▶ _Exercise objective_
The complete listing should be restated exactly.

▶ _Source excerpt_
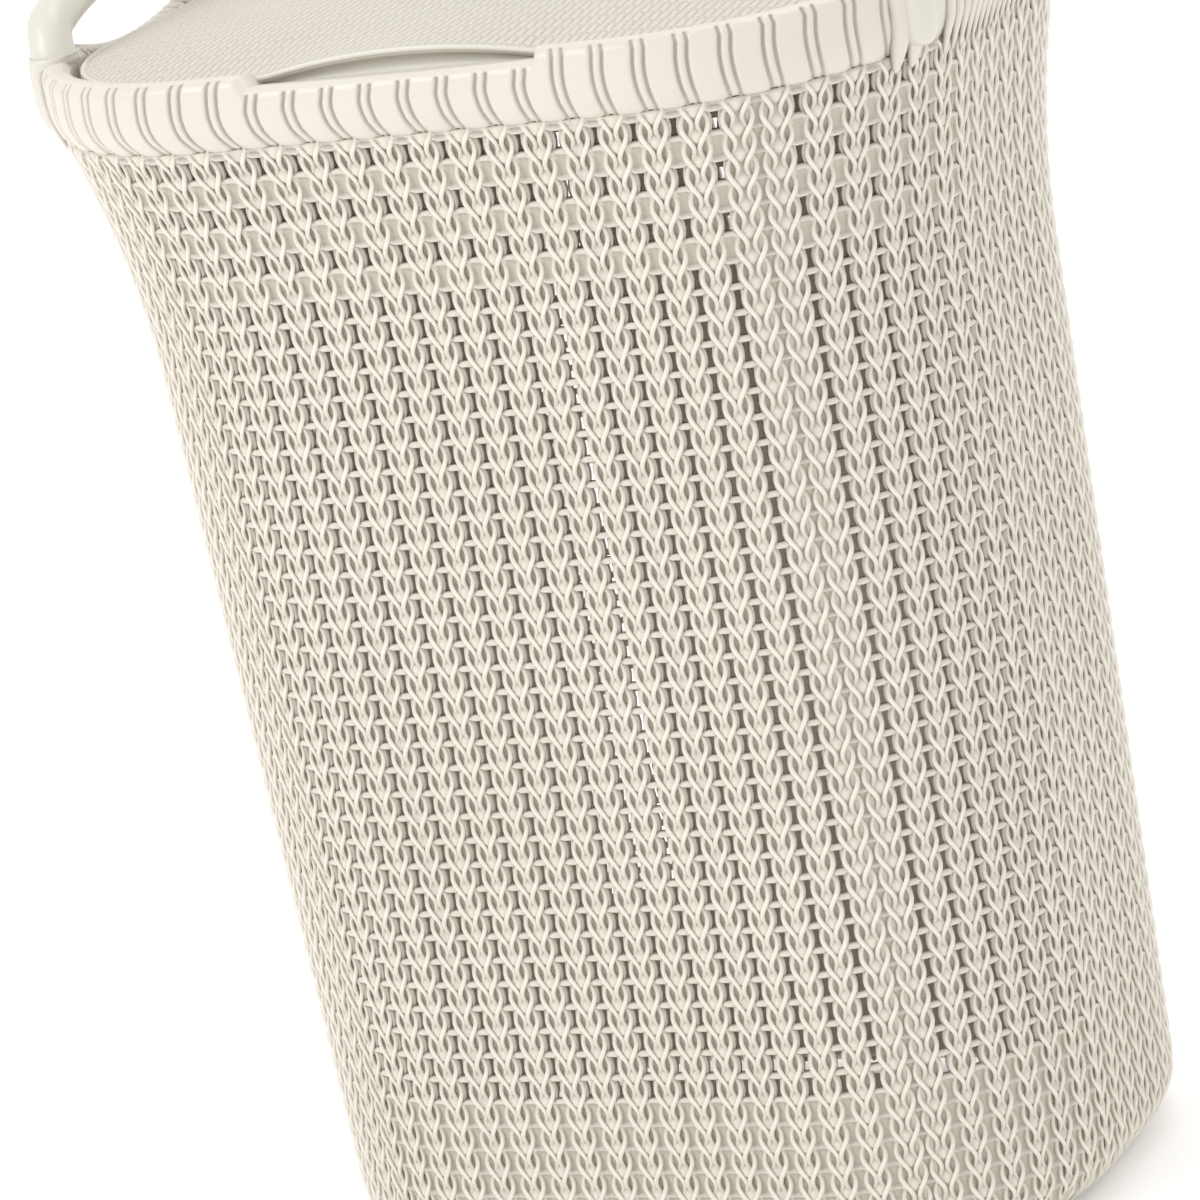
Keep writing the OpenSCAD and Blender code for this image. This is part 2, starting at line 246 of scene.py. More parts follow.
def plasticMaterial(name, look):
    # cream polypropylene: slow clouds between two close shades, painted shade that darkens the recesses and the
    # stitch hollows, fine grain in the bump
    mat = bpy.data.materials.new(name)
    mat.use_nodes = True
    tree = mat.node_tree
    shader = tree.nodes["Principled BSDF"]
    where = put(tree, "ShaderNodeTexCoord").outputs["Object"]
    grain = put(tree, "ShaderNodeGroup", node_tree=grainGroup, sockets={
        "Vector": where, "Grain Scale": look["grainScale"], "Cloud Scale": look.get("cloudScale", 9.0)})
    shade = put(tree, "ShaderNodeMapRange", sockets={0: grain.outputs["Shade"], 1: 0.3, 2: 0.7})
    color = put(tree, "ShaderNodeMix", data_type="RGBA", sockets={
        0: shade.outputs[0], 6: look["color"], 7: look["shadeColor"]}).outputs[2]
    height, strength = grain.outputs["Height"], look["grainDepth"]
    # painted shade: the colour is darkened towards a dark brown by a per-point mask of the hollows and undersides
    # where shade would fall
    if "paintedRecessShadeColor" in look:
        paintedRecessShade = put(tree, "ShaderNodeAttribute", attribute_name="paintedRecessShade").outputs["Fac"]
        paintedRecessShade = put(tree, "ShaderNodeMapRange", sockets={0: paintedRecessShade, 1: 0.0, 2: 1.0, 4: look["paintedRecessShade"]})
        color = put(tree, "ShaderNodeMix", data_type="RGBA", sockets={
            0: paintedRecessShade.outputs[0], 6: color, 7: look["paintedRecessShadeColor"]}).outputs[2]
    bump = put(tree, "ShaderNodeBump", sockets={"Strength": 0.6, "Distance": strength, "Height": height})
    if "stitch" in look:
        stitch = put(tree, "ShaderNodeGroup", node_tree=stitchGroup, sockets={
            "Vector": where, "Column Width": look["stitch"][0], "Row Height": look["stitch"][1]})
        # painted shade: the stitch hollows within the stitched area are darkened in colour, by the fourth number
        # of the stitch setting
        area = put(tree, "ShaderNodeAttribute", attribute_name="stitched").outputs["Fac"]
        paintedStitchShade = maths(tree, "MULTIPLY", stitch.outputs["PaintedHollowShade"], area)
        paintedStitchShade = maths(tree, "MULTIPLY", paintedStitchShade, look["stitch"][3])
        color = put(tree, "ShaderNodeMix", data_type="RGBA", sockets={
            0: paintedStitchShade, 6: color, 7: look["stitchColor"]}).outputs[2]
        relief = maths(tree, "MULTIPLY", stitch.outputs["Height"], area)
        bump = put(tree, "ShaderNodeBump", sockets={
            "Strength": 1.0, "Distance": look["stitch"][2], "Height": relief, "Normal": bump.outputs[0]})
    rough = put(tree, "ShaderNodeMapRange", sockets={
        0: grain.outputs["Wear"], 1: 0.3, 2: 0.7, 3: look["roughness"][0], 4: look["roughness"][1]})
    tree.links.new(color, shader.inputs["Base Color"])
    tree.links.new(rough.outputs[0], shader.inputs["Roughness"])
    tree.links.new(bump.outputs[0], shader.inputs["Normal"])
    shader.inputs["IOR"].default_value = 1.49
    return mat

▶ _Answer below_
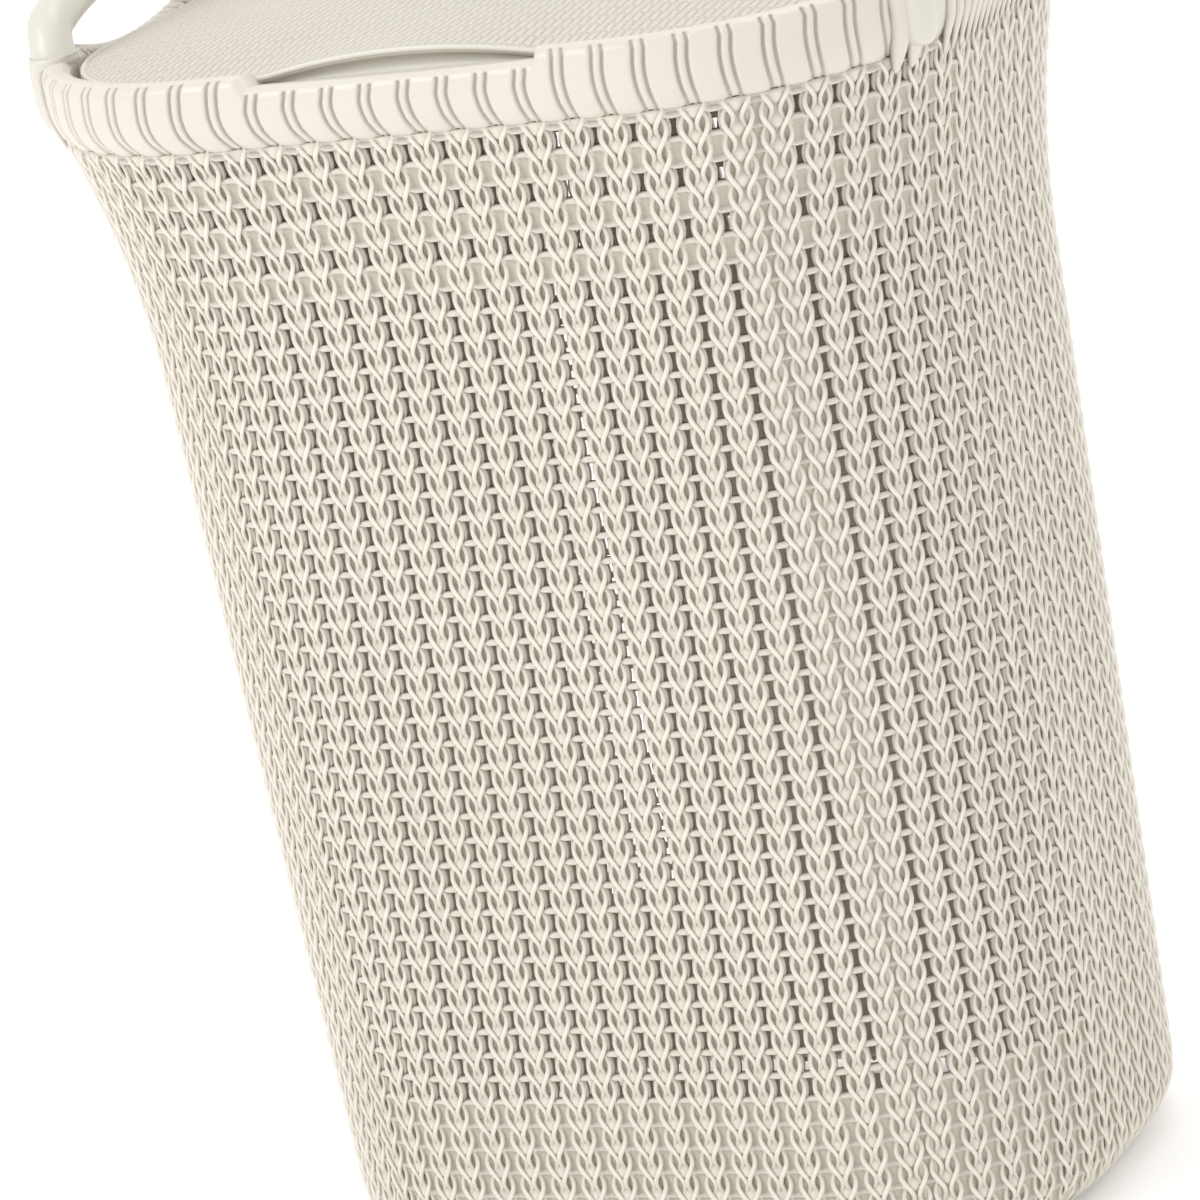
Keep writing the OpenSCAD and Blender code for this image. This is part 2, starting at line 246 of scene.py. More parts follow.
def plasticMaterial(name, look):
    # cream polypropylene: slow clouds between two close shades, painted shade that darkens the recesses and the
    # stitch hollows, fine grain in the bump
    mat = bpy.data.materials.new(name)
    mat.use_nodes = True
    tree = mat.node_tree
    shader = tree.nodes["Principled BSDF"]
    where = put(tree, "ShaderNodeTexCoord").outputs["Object"]
    grain = put(tree, "ShaderNodeGroup", node_tree=grainGroup, sockets={
        "Vector": where, "Grain Scale": look["grainScale"], "Cloud Scale": look.get("cloudScale", 9.0)})
    shade = put(tree, "ShaderNodeMapRange", sockets={0: grain.outputs["Shade"], 1: 0.3, 2: 0.7})
    color = put(tree, "ShaderNodeMix", data_type="RGBA", sockets={
        0: shade.outputs[0], 6: look["color"], 7: look["shadeColor"]}).outputs[2]
    height, strength = grain.outputs["Height"], look["grainDepth"]
    # painted shade: the colour is darkened towards a dark brown by a per-point mask of the hollows and undersides
    # where shade would fall
    if "paintedRecessShadeColor" in look:
        paintedRecessShade = put(tree, "ShaderNodeAttribute", attribute_name="paintedRecessShade").outputs["Fac"]
        paintedRecessShade = put(tree, "ShaderNodeMapRange", sockets={0: paintedRecessShade, 1: 0.0, 2: 1.0, 4: look["paintedRecessShade"]})
        color = put(tree, "ShaderNodeMix", data_type="RGBA", sockets={
            0: paintedRecessShade.outputs[0], 6: color, 7: look["paintedRecessShadeColor"]}).outputs[2]
    bump = put(tree, "ShaderNodeBump", sockets={"Strength": 0.6, "Distance": strength, "Height": height})
    if "stitch" in look:
        stitch = put(tree, "ShaderNodeGroup", node_tree=stitchGroup, sockets={
            "Vector": where, "Column Width": look["stitch"][0], "Row Height": look["stitch"][1]})
        # painted shade: the stitch hollows within the stitched area are darkened in colour, by the fourth number
        # of the stitch setting
        area = put(tree, "ShaderNodeAttribute", attribute_name="stitched").outputs["Fac"]
        paintedStitchShade = maths(tree, "MULTIPLY", stitch.outputs["PaintedHollowShade"], area)
        paintedStitchShade = maths(tree, "MULTIPLY", paintedStitchShade, look["stitch"][3])
        color = put(tree, "ShaderNodeMix", data_type="RGBA", sockets={
            0: paintedStitchShade, 6: color, 7: look["stitchColor"]}).outputs[2]
        relief = maths(tree, "MULTIPLY", stitch.outputs["Height"], area)
        bump = put(tree, "ShaderNodeBump", sockets={
            "Strength": 1.0, "Distance": look["stitch"][2], "Height": relief, "Normal": bump.outputs[0]})
    rough = put(tree, "ShaderNodeMapRange", sockets={
        0: grain.outputs["Wear"], 1: 0.3, 2: 0.7, 3: look["roughness"][0], 4: look["roughness"][1]})
    tree.links.new(color, shader.inputs["Base Color"])
    tree.links.new(rough.outputs[0], shader.inputs["Roughness"])
    tree.links.new(bump.outputs[0], shader.inputs["Normal"])
    shader.inputs["IOR"].default_value = 1.49
    return mat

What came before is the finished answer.